Tokenizers: ability to load from model subfolder (#8586)

* <small>tiny typo</small> * Tokenizers: ability to load from model subfolder * use subfolder for local files as well * Uniformize model shortcut name => model id * from s3 => from huggingface.co Co-authored-by: Quentin Lhoest <lhoest.q@gmail.com>
2020-11-17 14:58:45 +01:00
parent 48395d6b8e
commit 042a6aa777
54 changed files with 210 additions and 186 deletions
--- a/src/transformers/tokenization_utils_base.py
+++ b/src/transformers/tokenization_utils_base.py
@@ -1615,10 +1615,9 @@ class PreTrainedTokenizerBase(SpecialTokensMixin):
            pretrained_model_name_or_path (:obj:`str`):
                Can be either:

-                - A string with the `shortcut name` of a predefined tokenizer to load from cache or download, e.g.,
-                  ``bert-base-uncased``.
-                - A string with the `identifier name` of a predefined tokenizer that was user-uploaded to our S3, e.g.,
-                  ``dbmdz/bert-base-german-cased``.
+                - A string, the `model id` of a predefined tokenizer hosted inside a model repo on huggingface.co.
+                  Valid model ids can be located at the root-level, like ``bert-base-uncased``, or namespaced under a
+                  user or organization name, like ``dbmdz/bert-base-german-cased``.
                - A path to a `directory` containing vocabulary files required by the tokenizer, for instance saved
                  using the :meth:`~transformers.tokenization_utils_base.PreTrainedTokenizerBase.save_pretrained`
                  method, e.g., ``./my_model_directory/``.
@@ -1641,6 +1640,9 @@ class PreTrainedTokenizerBase(SpecialTokensMixin):
                The specific model version to use. It can be a branch name, a tag name, or a commit id, since we use a
                git-based system for storing models and other artifacts on huggingface.co, so ``revision`` can be any
                identifier allowed by git.
+            subfolder (:obj:`str`, `optional`):
+                In case the relevant files are located inside a subfolder of the model repo on huggingface.co (e.g. for
+                facebook/rag-token-base), specify it here.
            inputs (additional positional arguments, `optional`):
                Will be passed along to the Tokenizer ``__init__`` method.
            kwargs (additional keyword arguments, `optional`):
@@ -1651,10 +1653,10 @@ class PreTrainedTokenizerBase(SpecialTokensMixin):
        Examples::

            # We can't instantiate directly the base class `PreTrainedTokenizerBase` so let's show our examples on a derived class: BertTokenizer
-            # Download vocabulary from S3 and cache.
+            # Download vocabulary from huggingface.co and cache.
            tokenizer = BertTokenizer.from_pretrained('bert-base-uncased')

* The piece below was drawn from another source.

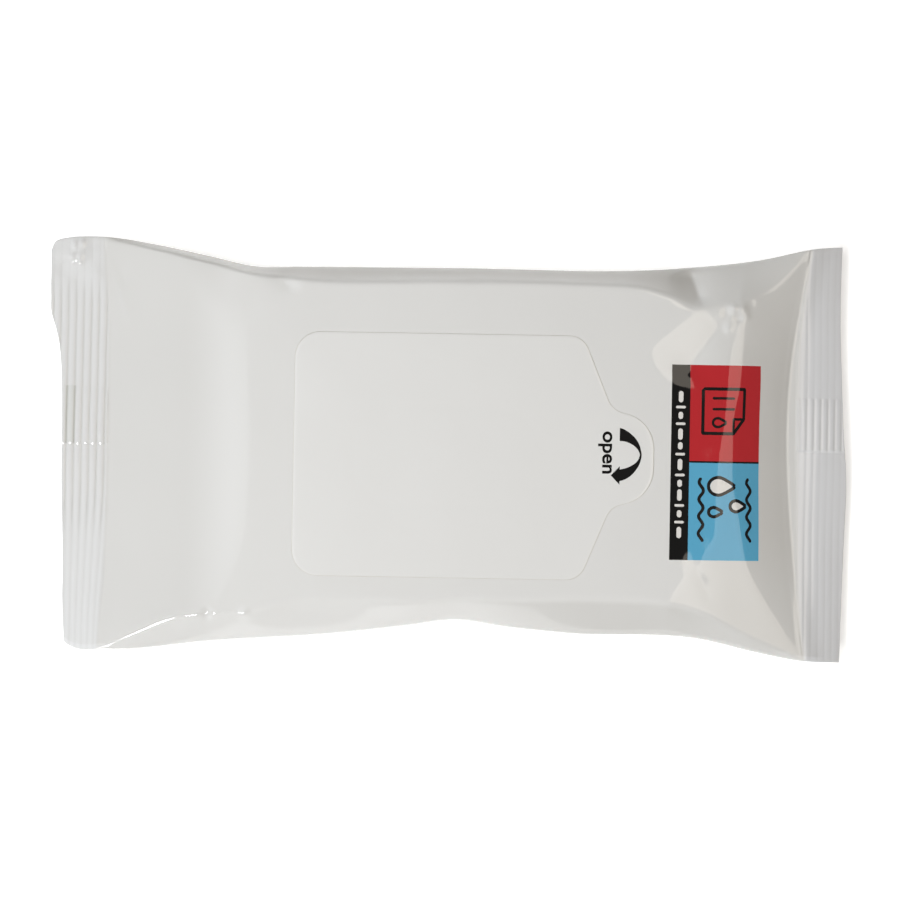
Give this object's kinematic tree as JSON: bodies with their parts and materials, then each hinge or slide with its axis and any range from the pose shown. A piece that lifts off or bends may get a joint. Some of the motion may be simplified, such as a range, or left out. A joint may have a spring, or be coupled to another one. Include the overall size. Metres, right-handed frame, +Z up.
{
  "type": "wet wipes pack",
  "caption": "Sealed travel pack of wet wipes: a white film flow pack, crimped at both ends, with a peel-back reseal label on its face.",
  "frame": {"origin": "middle of the pack's length and width, on the surface that it lies on", "axes": "+X along the pack's length, towards the end with the colour block; +Y across it, to the side that the fin seal is folded to; +Z up out of the face with the label"},
  "size_m": [0.1554, 0.0808, 0.0142],
  "materials": {
    "pouch_film": "glossy white printed polyester and polyethylene laminate film",
    "label_film": "satin white self-adhesive polypropylene label"
  },
  "bodies": {
    "root": {"film_pouch": "pouch_film", "reseal_label": "label_film"}
  },
  "joints": []
}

-            # Download vocabulary from S3 (user-uploaded) and cache.
+            # Download vocabulary from huggingface.co (user-uploaded) and cache.
            tokenizer = BertTokenizer.from_pretrained('dbmdz/bert-base-german-cased')

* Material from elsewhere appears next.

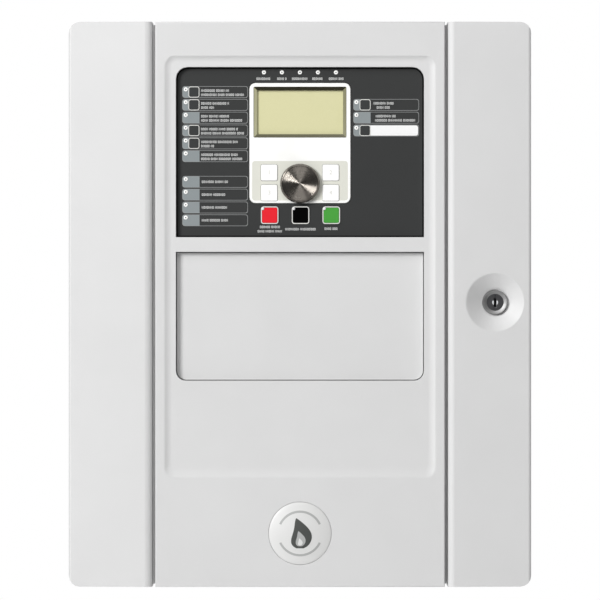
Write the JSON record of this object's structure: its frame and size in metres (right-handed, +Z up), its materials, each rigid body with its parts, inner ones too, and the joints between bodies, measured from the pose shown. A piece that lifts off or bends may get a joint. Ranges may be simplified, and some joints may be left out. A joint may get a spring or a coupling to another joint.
{
  "type": "fire alarm control panel",
  "caption": "Wall-mounted fire alarm control panel: grey cabinet with hinged key-locked front, display, jog dial, keys and zone lamps.",
  "frame": {"origin": "centre of the cabinet's wall face", "axes": "+Y into the wall, +Z up, +X to the right of someone facing the panel"},
  "size_m": [0.421, 0.1142, 0.514],
  "materials": {
    "cabinet_grey": "fine powder coat, light grey",
    "wing_grey": "fine moulded grain, light grey",
    "fascia_grey": "fine moulded grain, light grey",
    "insert_grey": "fine moulded grain, light grey",
    "overlay_charcoal": "screen-printed satin polyester film",
    "white_plastic": "smooth white",
    "badge_white": "smooth white, domed",
    "lcd_olive": "pale olive display, blank",
    "lamp_clear": "clear acrylic lens",
    "key_red": "satin red",
    "key_black": "satin black",
    "key_green": "satin green",
    "key_charcoal": "satin charcoal",
    "dial_metal": "spun face, anodised dark",
    "steel": "satin",
    "zinc_plate": "zinc plated sheet",
    "chrome": "bright plated",
    "brass": "plain",
    "lock_black": "black lacquered plug",
    "circuit_green": "solder mask",
    "terminal_green": "moulded",
    "black_plastic": "moulded",
    "black_rubber": "matt"
  },
  "bodies": {
    "cabinet": {"back_box": "cabinet_grey", "chassis_plate": "zinc_plate", "main_board": "circuit_green", "power_supply": "zinc_plate", "battery_left": "black_plastic", "battery_right": "black_plastic", "battery_clamp": "zinc_plate", "terminal_block_left": "terminal_green", "terminal_block_right": "terminal_green", "entry_plug_1": "black_rubber", "entry_plug_2": "black_rubber", "entry_plug_3": "black_rubber", "entry_plug_4": "black_rubber", "hinge_pin_upper": "steel", "hinge_pin_lower": "steel", "lock_keeper": "steel", "earth_stud": "brass"},
    "door": {"door_frame": "zinc_plate", "left_wing": "wing_grey", "right_wing": "wing_grey", "centre_fascia": "fascia_grey", "insert_panel": "insert_grey", "indicator_panel": "overlay_charcoal", "display_bezel": "white_plastic", "badge": "badge_white", "lcd_glass": "lcd_olive", "lcd_module": "steel", "ui_board": "circuit_green", "ui_rear_cover": "black_plastic", "buzzer": "black_plastic", "encoder_housing": "black_plastic", "light_guide_top": "lamp_clear", "light_guide_left": "lamp_clear", "light_guide_right": "lamp_clear", "light_guide_keys": "lamp_clear", "lock_barrel": "chrome", "lock_nut": "steel"},
    "lock_cylinder": {"lock_plug": "lock_black", "lock_cam": "steel"},
    "dial_rotor": {"encoder_rotor": "black_plastic"},
    "dial_knob": {"encoder_shaft": "steel", "jog_dial": "dial_metal"},
    "sounder_key": {"sounder_key": "key_red"},
    "silence_key": {"silence_key": "key_black"},
    "reset_key": {"reset_key": "key_green"},
    "function_key_1": {"function_key_1": "white_plastic"},
    "function_key_2": {"function_key_2": "white_plastic"},
    "function_key_3": {"function_key_3": "white_plastic"},
    "function_key_4": {"function_key_4": "white_plastic"},
    "zone_key_1": {"zone_key_1": "key_charcoal"},
    "zone_key_2": {"zone_key_2": "key_charcoal"},
    "zone_key_3": {"zone_key_3": "key_charcoal"},
    "zone_key_4": {"zone_key_4": "key_charcoal"},
    "zone_key_5": {"zone_key_5": "key_charcoal"},
    "zone_key_6": {"zone_key_6": "key_charcoal"}
  },
  "joints": [
    {"name": "door_hinge", "type": "hinge", "parent": "cabinet", "child": "door", "pos_m": [-0.207, -0.072, 0], "axis": [0, 0, -1], "range_deg": [0, 110]},
    {"name": "lock_turn", "type": "hinge", "parent": "door", "child": "lock_cylinder", "pos_m": [0.1778, -0.1011, 0.0018], "axis": [0, 1, 0], "range_deg": [0, 90]},
    {"name": "dial_turn", "type": "hinge", "parent": "door", "child": "dial_rotor", "pos_m": [0, -0.1035, 0.1099], "axis": [0, -1, 0], "continuous": true},
    {"name": "dial_press", "type": "slide", "parent": "dial_rotor", "child": "dial_knob", "axis": [0, 1, 0], "range_m": [0, 0.0008], "stiffness_N_per_m": 600, "springref_m": -0.0005},
    {"name": "sounder_key_press", "type": "slide", "parent": "door", "child": "sounder_key", "axis": [0, 1, 0], "range_m": [0, 0.0012], "stiffness_N_per_m": 400, "springref_m": -0.0005},
    {"name": "silence_key_press", "type": "slide", "parent": "door", "child": "silence_key", "axis": [0, 1, 0], "range_m": [0, 0.0012], "stiffness_N_per_m": 400, "springref_m": -0.0005},
    {"name": "reset_key_press", "type": "slide", "parent": "door", "child": "reset_key", "axis": [0, 1, 0], "range_m": [0, 0.0012], "stiffness_N_per_m": 400, "springref_m": -0.0005},
    {"name": "function_key_1_press", "type": "slide", "parent": "door", "child": "function_key_1", "axis": [0, 1, 0], "range_m": [0, 0.0012], "stiffness_N_per_m": 400, "springref_m": -0.0005},
    {"name": "function_key_2_press", "type": "slide", "parent": "door", "child": "function_key_2", "axis": [0, 1, 0], "range_m": [0, 0.0012], "stiffness_N_per_m": 400, "springref_m": -0.0005},
    {"name": "function_key_3_press", "type": "slide", "parent": "door", "child": "function_key_3", "axis": [0, 1, 0], "range_m": [0, 0.0012], "stiffness_N_per_m": 400, "springref_m": -0.0005},
    {"name": "function_key_4_press", "type": "slide", "parent": "door", "child": "function_key_4", "axis": [0, 1, 0], "range_m": [0, 0.0012], "stiffness_N_per_m": 400, "springref_m": -0.0005},
    {"name": "zone_key_1_press", "type": "slide", "parent": "door", "child": "zone_key_1", "axis": [0, 1, 0], "range_m": [0, 0.0012], "stiffness_N_per_m": 400, "springref_m": -0.0005},
    {"name": "zone_key_2_press", "type": "slide", "parent": "door", "child": "zone_key_2", "axis": [0, 1, 0], "range_m": [0, 0.0012], "stiffness_N_per_m": 400, "springref_m": -0.0005},
    {"name": "zone_key_3_press", "type": "slide", "parent": "door", "child": "zone_key_3", "axis": [0, 1, 0], "range_m": [0, 0.0012], "stiffness_N_per_m": 400, "springref_m": -0.0005},
    {"name": "zone_key_4_press", "type": "slide", "parent": "door", "child": "zone_key_4", "axis": [0, 1, 0], "range_m": [0, 0.0012], "stiffness_N_per_m": 400, "springref_m": -0.0005},
    {"name": "zone_key_5_press", "type": "slide", "parent": "door", "child": "zone_key_5", "axis": [0, 1, 0], "range_m": [0, 0.0012], "stiffness_N_per_m": 400, "springref_m": -0.0005},
    {"name": "zone_key_6_press", "type": "slide", "parent": "door", "child": "zone_key_6", "axis": [0, 1, 0], "range_m": [0, 0.0012], "stiffness_N_per_m": 400, "springref_m": -0.0005}
  ]
}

            # If vocabulary files are in a directory (e.g. tokenizer was saved using `save_pretrained('./test/saved_model/')`)
@@ -1676,6 +1678,7 @@ class PreTrainedTokenizerBase(SpecialTokensMixin):
        proxies = kwargs.pop("proxies", None)
        local_files_only = kwargs.pop("local_files_only", False)
        revision = kwargs.pop("revision", None)
+        subfolder = kwargs.pop("subfolder", None)

        s3_models = list(cls.max_model_input_sizes.keys())
        vocab_files = {}
@@ -1722,13 +1725,20 @@ class PreTrainedTokenizerBase(SpecialTokensMixin):
                # Look for the tokenizer files
                for file_id, file_name in {**cls.vocab_files_names, **additional_files_names}.items():
                    if os.path.isdir(pretrained_model_name_or_path):
-                        full_file_name = os.path.join(pretrained_model_name_or_path, file_name)
+                        if subfolder is not None:
+                            full_file_name = os.path.join(pretrained_model_name_or_path, subfolder, file_name)
+                        else:
+                            full_file_name = os.path.join(pretrained_model_name_or_path, file_name)
                        if not os.path.exists(full_file_name):
                            logger.info("Didn't find file {}. We won't load it.".format(full_file_name))
                            full_file_name = None
                    else:
                        full_file_name = hf_bucket_url(
-                            pretrained_model_name_or_path, filename=file_name, revision=revision, mirror=None
+                            pretrained_model_name_or_path,
+                            filename=file_name,
+                            subfolder=subfolder,
+                            revision=revision,
+                            mirror=None,
                        )

                    vocab_files[file_id] = full_file_name